Il ‘No’ è presto detto: è probabilmente una scelta elettorale perdente.
Il ‘SI’ è un po’ più complicato. Richiede un giro di riflessione piuttosto lungo, che ha a che fare con l’onda dei populismi e dei radicalismi. Al plurale, sempre. Perché nella storia anche recente non esiste populismo o radicalismo al singolare. Stando sul versante della sinistra Spagna, Grecia e la stessa Italia, con il M5S, ci dicono di un populismo/radicalismo figlio della crisi economica e della rottura degli equilibri geopolitici. Dell’incapacità del riformismo socialista-progressista di farvi fronte. Dell’Europa stessa, nello scacchiere mediterraneo, con guerre e migrazioni bibliche.
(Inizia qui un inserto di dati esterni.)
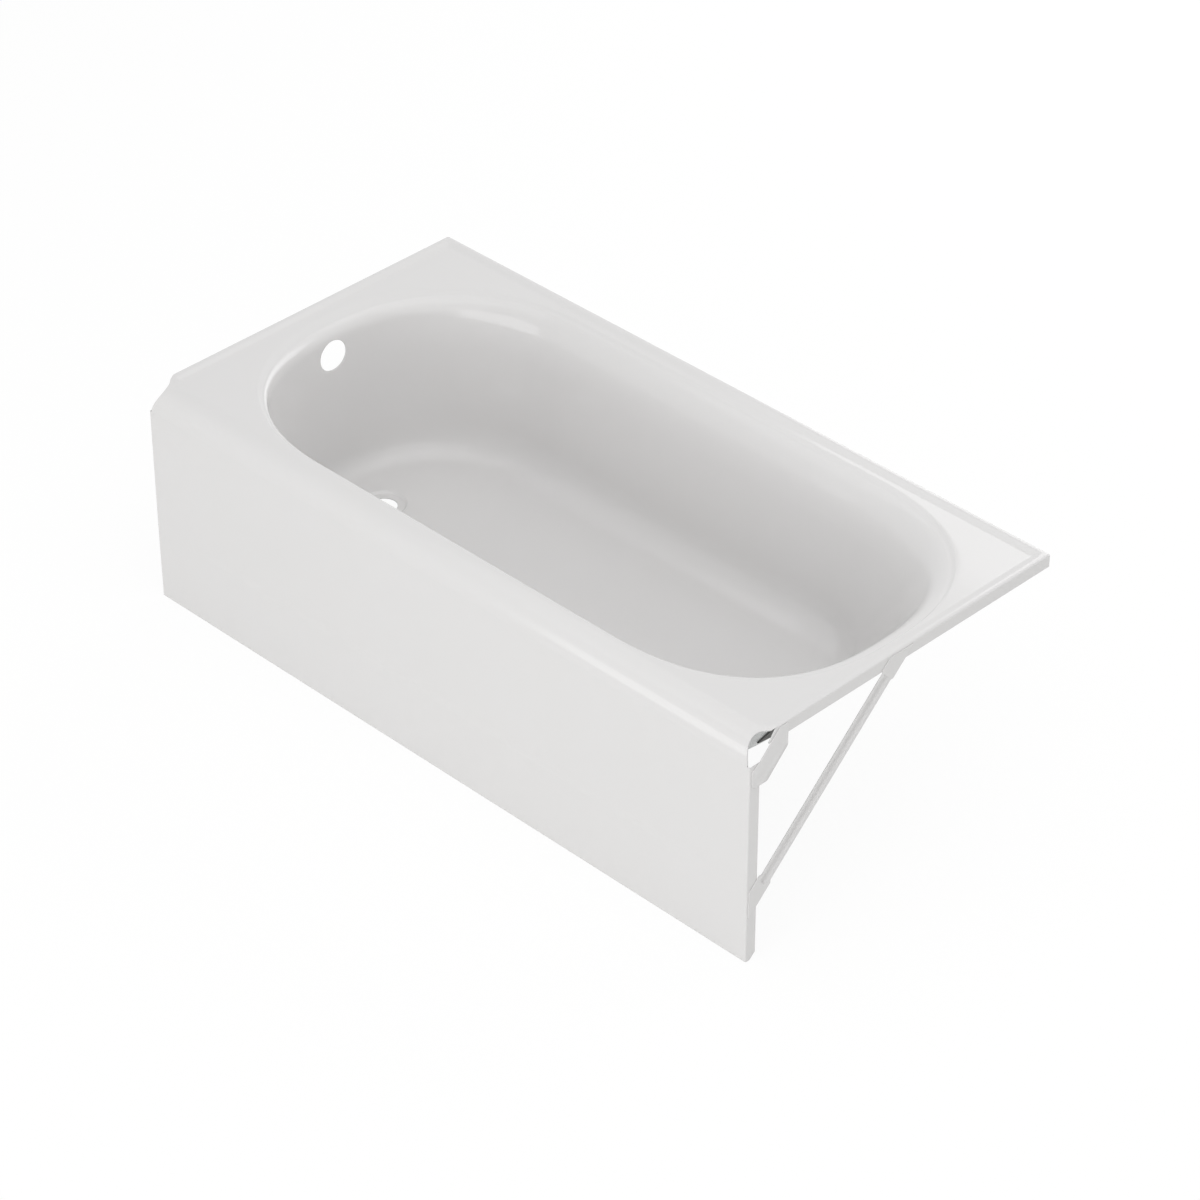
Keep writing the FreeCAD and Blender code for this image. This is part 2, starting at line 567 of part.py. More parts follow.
def main():
    os.makedirs("parts", exist_ok=True)
    save(bath_shell(), "bath_shell")
    save(apron_panel(), "apron_panel")
    for side, hand in ((-1, "left"), (1, "right")):
        save(corner_gusset(side), "corner_gusset_" + hand)
        save(end_brace(side), "end_brace_" + hand)
    for name, shape in list(damping_pads().items()) + list(bearers().items()):
        save(shape, name)


if __name__ == "__main__":
    main()
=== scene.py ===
"""Alcove bathtub in white porcelain enamel, dressed over its CAD frame.

The shell is one closed surface on a grid of lines and rows. The lines run out from the drain hole,
up the basin wall, over the deck and down to the edge of the sheet; the rows go round the basin.
Lengths are in metres. "behind" is the distance behind the apron face, measured along the sheet, so
that it runs on round the roll.
"""

import math

import bpy
import numpy as np
from bpy.props import FloatProperty, FloatVectorProperty, PointerProperty
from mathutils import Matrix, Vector


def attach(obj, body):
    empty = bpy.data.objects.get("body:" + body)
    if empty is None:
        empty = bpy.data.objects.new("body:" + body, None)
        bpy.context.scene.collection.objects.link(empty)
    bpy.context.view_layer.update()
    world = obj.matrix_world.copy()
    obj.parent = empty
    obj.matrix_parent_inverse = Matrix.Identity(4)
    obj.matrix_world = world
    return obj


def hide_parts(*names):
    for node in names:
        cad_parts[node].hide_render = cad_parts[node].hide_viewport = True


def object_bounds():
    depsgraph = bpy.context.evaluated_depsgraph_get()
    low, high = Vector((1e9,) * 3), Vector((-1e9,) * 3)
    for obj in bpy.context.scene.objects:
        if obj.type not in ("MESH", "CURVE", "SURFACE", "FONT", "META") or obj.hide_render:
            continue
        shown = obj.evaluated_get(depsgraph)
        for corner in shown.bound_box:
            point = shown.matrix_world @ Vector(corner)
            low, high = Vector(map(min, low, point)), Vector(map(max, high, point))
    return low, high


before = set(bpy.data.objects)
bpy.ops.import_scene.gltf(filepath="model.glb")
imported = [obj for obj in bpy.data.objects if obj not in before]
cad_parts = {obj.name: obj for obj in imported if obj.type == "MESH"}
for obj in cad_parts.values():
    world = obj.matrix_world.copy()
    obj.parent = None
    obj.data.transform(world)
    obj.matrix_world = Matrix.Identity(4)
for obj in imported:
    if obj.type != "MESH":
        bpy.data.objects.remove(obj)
CAD_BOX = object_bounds()

bl_info = {
    "name": "Alcove Bathtub",
    "version": (1, 0, 0),
    "blender": (4, 5, 0),
    "location": "3D View > Sidebar > Bathtub",
    "description": "Builds an enamelled alcove bathtub with its apron, brackets, pads and bearers",
    "category": "Add Mesh",
}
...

Il tutto ben prima di Renzi.
Le risposte? Più o meno tutte in una rincorsa al ‘centro’. O con governi di solidarietà o con partiti che – come il PD renziano – inseguono il ‘centro’. Per identificarsene come 'partito della nazione'.
Mi si obietta: il solito politicismo. Stupidaggini. Cinici propagandisti od anime candide all’unisono ripetono sempre il solito 'refrain': prima i programmi, poi ne consegue il posizionamento politico ed elettorale.